= INFORMATION SHOWN =
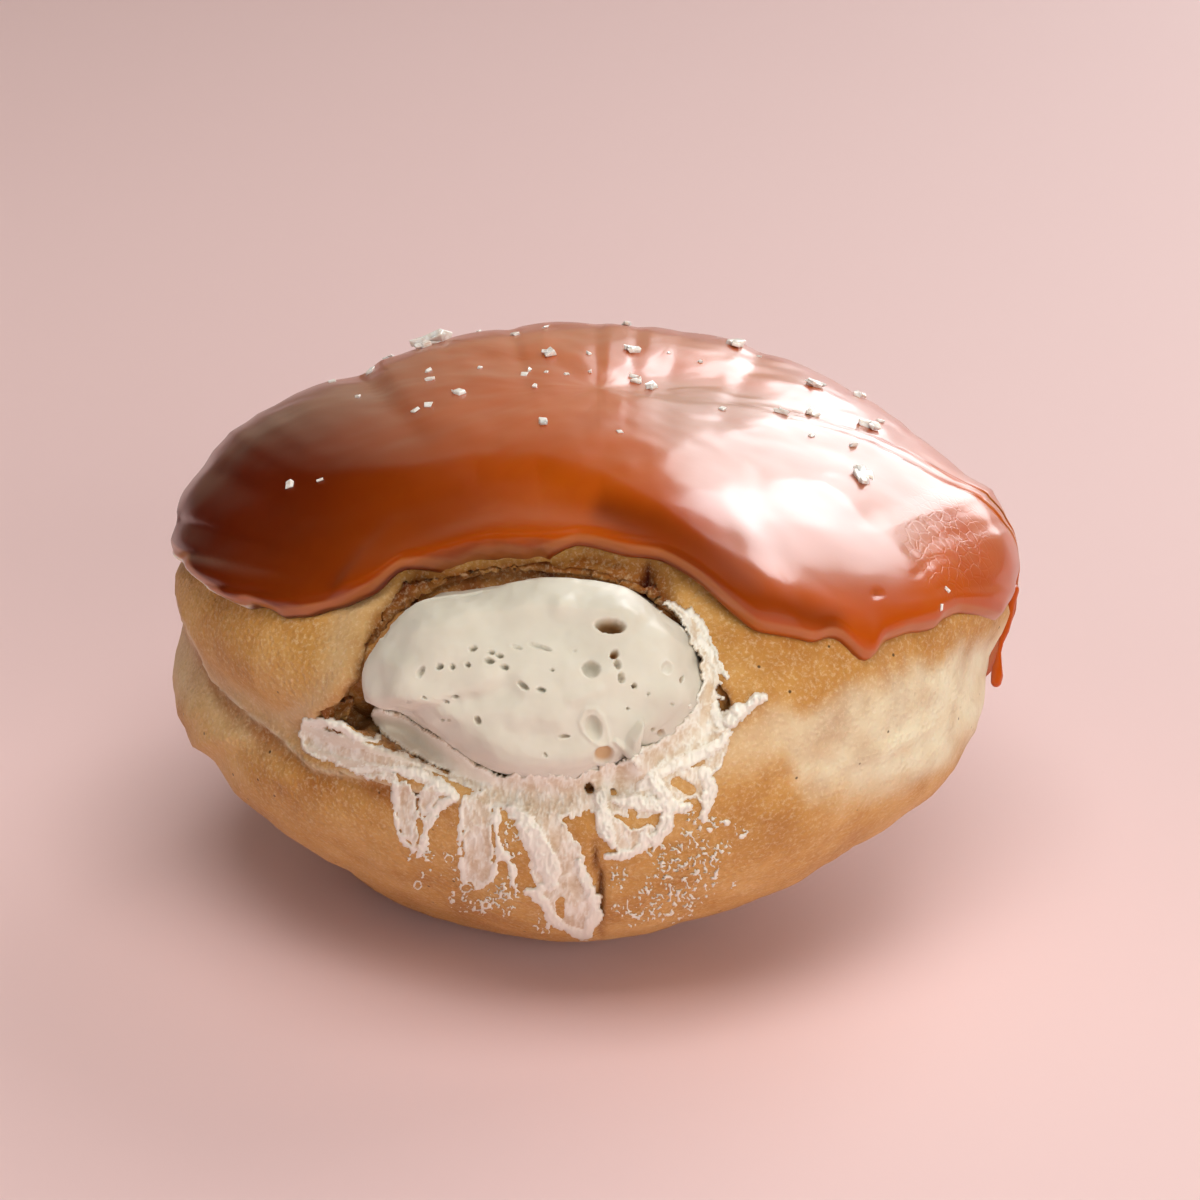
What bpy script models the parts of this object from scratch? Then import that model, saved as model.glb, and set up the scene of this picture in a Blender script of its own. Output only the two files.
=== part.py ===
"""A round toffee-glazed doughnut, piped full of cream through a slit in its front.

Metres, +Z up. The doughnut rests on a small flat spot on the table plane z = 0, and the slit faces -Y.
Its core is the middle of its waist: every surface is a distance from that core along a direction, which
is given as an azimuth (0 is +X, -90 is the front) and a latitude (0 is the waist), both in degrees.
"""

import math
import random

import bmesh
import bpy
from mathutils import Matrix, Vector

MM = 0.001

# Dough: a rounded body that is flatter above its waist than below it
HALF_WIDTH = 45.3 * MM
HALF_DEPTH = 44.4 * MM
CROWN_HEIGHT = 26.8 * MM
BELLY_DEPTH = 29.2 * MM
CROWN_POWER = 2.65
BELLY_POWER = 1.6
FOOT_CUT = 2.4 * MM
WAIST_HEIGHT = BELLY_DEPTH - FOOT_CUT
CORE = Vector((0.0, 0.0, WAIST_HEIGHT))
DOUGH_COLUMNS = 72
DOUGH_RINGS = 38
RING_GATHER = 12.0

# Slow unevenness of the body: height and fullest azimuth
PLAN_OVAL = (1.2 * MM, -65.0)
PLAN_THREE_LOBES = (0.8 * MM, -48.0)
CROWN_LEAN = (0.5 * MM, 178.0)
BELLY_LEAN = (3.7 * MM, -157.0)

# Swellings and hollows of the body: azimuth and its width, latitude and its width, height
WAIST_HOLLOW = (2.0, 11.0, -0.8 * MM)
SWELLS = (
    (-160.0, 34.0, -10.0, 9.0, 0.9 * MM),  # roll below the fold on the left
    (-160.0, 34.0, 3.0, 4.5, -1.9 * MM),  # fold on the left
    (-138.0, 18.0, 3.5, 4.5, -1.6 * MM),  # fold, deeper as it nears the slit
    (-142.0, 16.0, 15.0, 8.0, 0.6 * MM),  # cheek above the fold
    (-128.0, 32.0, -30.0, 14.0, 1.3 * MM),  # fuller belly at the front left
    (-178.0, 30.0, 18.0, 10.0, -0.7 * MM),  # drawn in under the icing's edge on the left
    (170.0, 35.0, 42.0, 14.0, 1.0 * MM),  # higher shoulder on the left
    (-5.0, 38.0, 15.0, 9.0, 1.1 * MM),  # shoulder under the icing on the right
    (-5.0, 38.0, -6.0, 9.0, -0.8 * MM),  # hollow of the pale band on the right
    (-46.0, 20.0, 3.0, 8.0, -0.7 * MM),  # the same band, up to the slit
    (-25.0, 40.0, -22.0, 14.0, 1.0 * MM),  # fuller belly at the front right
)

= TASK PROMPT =
Print the complete listing again, exactly as it stands.

= THE RESULT =
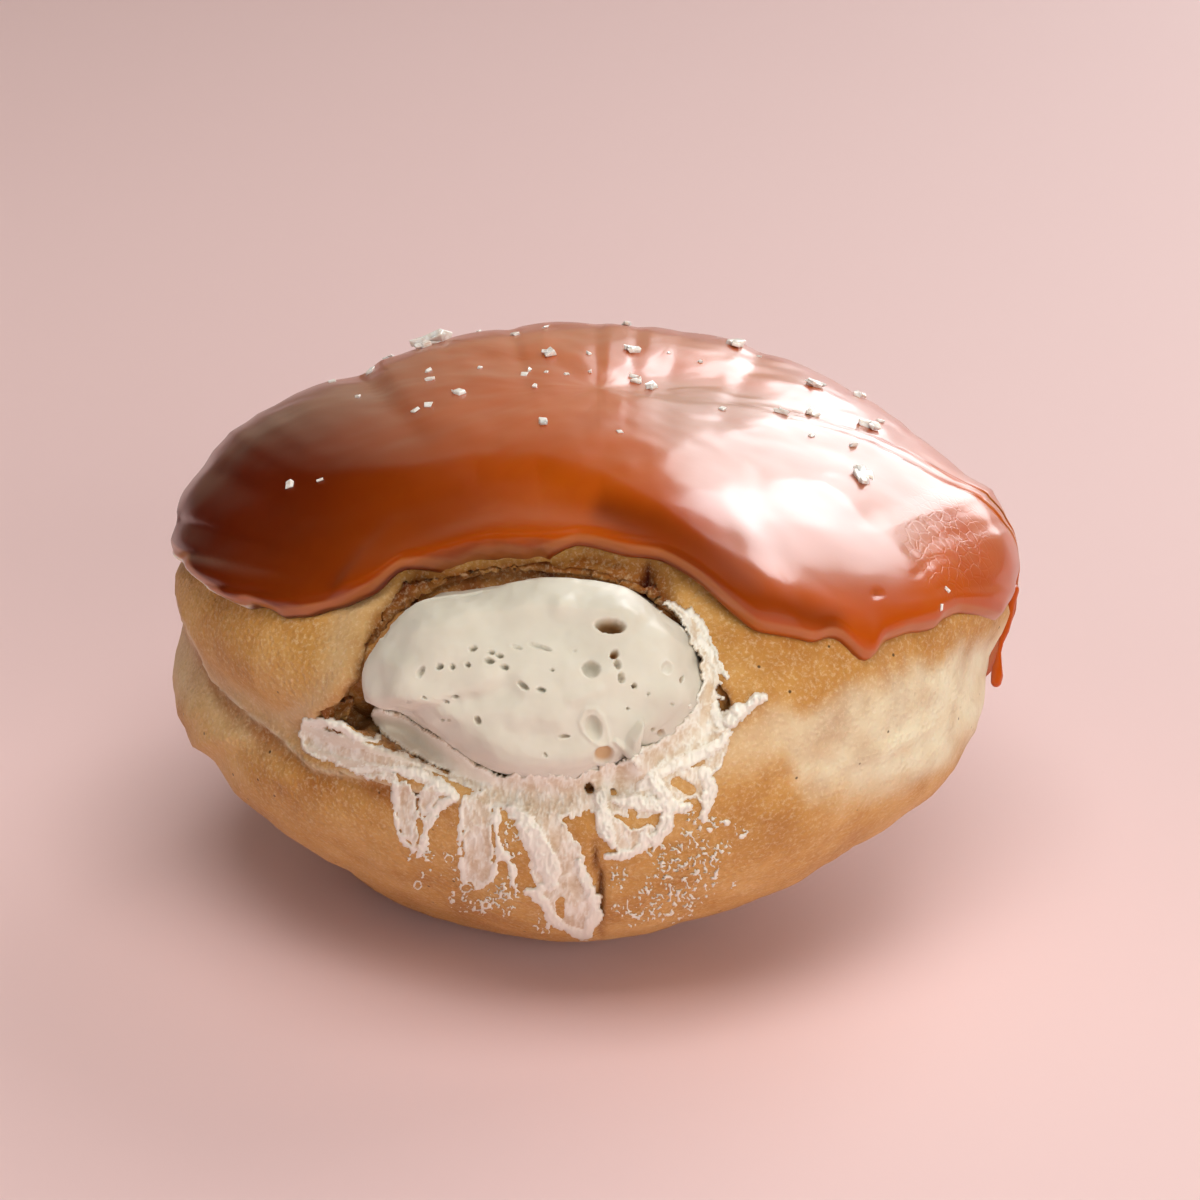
What bpy script models the parts of this object from scratch? Then import that model, saved as model.glb, and set up the scene of this picture in a Blender script of its own. Output only the two files.
=== part.py ===
"""A round toffee-glazed doughnut, piped full of cream through a slit in its front.

Metres, +Z up. The doughnut rests on a small flat spot on the table plane z = 0, and the slit faces -Y.
Its core is the middle of its waist: every surface is a distance from that core along a direction, which
is given as an azimuth (0 is +X, -90 is the front) and a latitude (0 is the waist), both in degrees.
"""

import math
import random

import bmesh
import bpy
from mathutils import Matrix, Vector

MM = 0.001

# Dough: a rounded body that is flatter above its waist than below it
HALF_WIDTH = 45.3 * MM
HALF_DEPTH = 44.4 * MM
CROWN_HEIGHT = 26.8 * MM
BELLY_DEPTH = 29.2 * MM
CROWN_POWER = 2.65
BELLY_POWER = 1.6
FOOT_CUT = 2.4 * MM
WAIST_HEIGHT = BELLY_DEPTH - FOOT_CUT
CORE = Vector((0.0, 0.0, WAIST_HEIGHT))
DOUGH_COLUMNS = 72
DOUGH_RINGS = 38
RING_GATHER = 12.0

# Slow unevenness of the body: height and fullest azimuth
PLAN_OVAL = (1.2 * MM, -65.0)
PLAN_THREE_LOBES = (0.8 * MM, -48.0)
CROWN_LEAN = (0.5 * MM, 178.0)
BELLY_LEAN = (3.7 * MM, -157.0)

# Swellings and hollows of the body: azimuth and its width, latitude and its width, height
WAIST_HOLLOW = (2.0, 11.0, -0.8 * MM)
SWELLS = (
    (-160.0, 34.0, -10.0, 9.0, 0.9 * MM),  # roll below the fold on the left
    (-160.0, 34.0, 3.0, 4.5, -1.9 * MM),  # fold on the left
    (-138.0, 18.0, 3.5, 4.5, -1.6 * MM),  # fold, deeper as it nears the slit
    (-142.0, 16.0, 15.0, 8.0, 0.6 * MM),  # cheek above the fold
    (-128.0, 32.0, -30.0, 14.0, 1.3 * MM),  # fuller belly at the front left
    (-178.0, 30.0, 18.0, 10.0, -0.7 * MM),  # drawn in under the icing's edge on the left
    (170.0, 35.0, 42.0, 14.0, 1.0 * MM),  # higher shoulder on the left
    (-5.0, 38.0, 15.0, 9.0, 1.1 * MM),  # shoulder under the icing on the right
    (-5.0, 38.0, -6.0, 9.0, -0.8 * MM),  # hollow of the pale band on the right
    (-46.0, 20.0, 3.0, 8.0, -0.7 * MM),  # the same band, up to the slit
    (-25.0, 40.0, -22.0, 14.0, 1.0 * MM),  # fuller belly at the front right
)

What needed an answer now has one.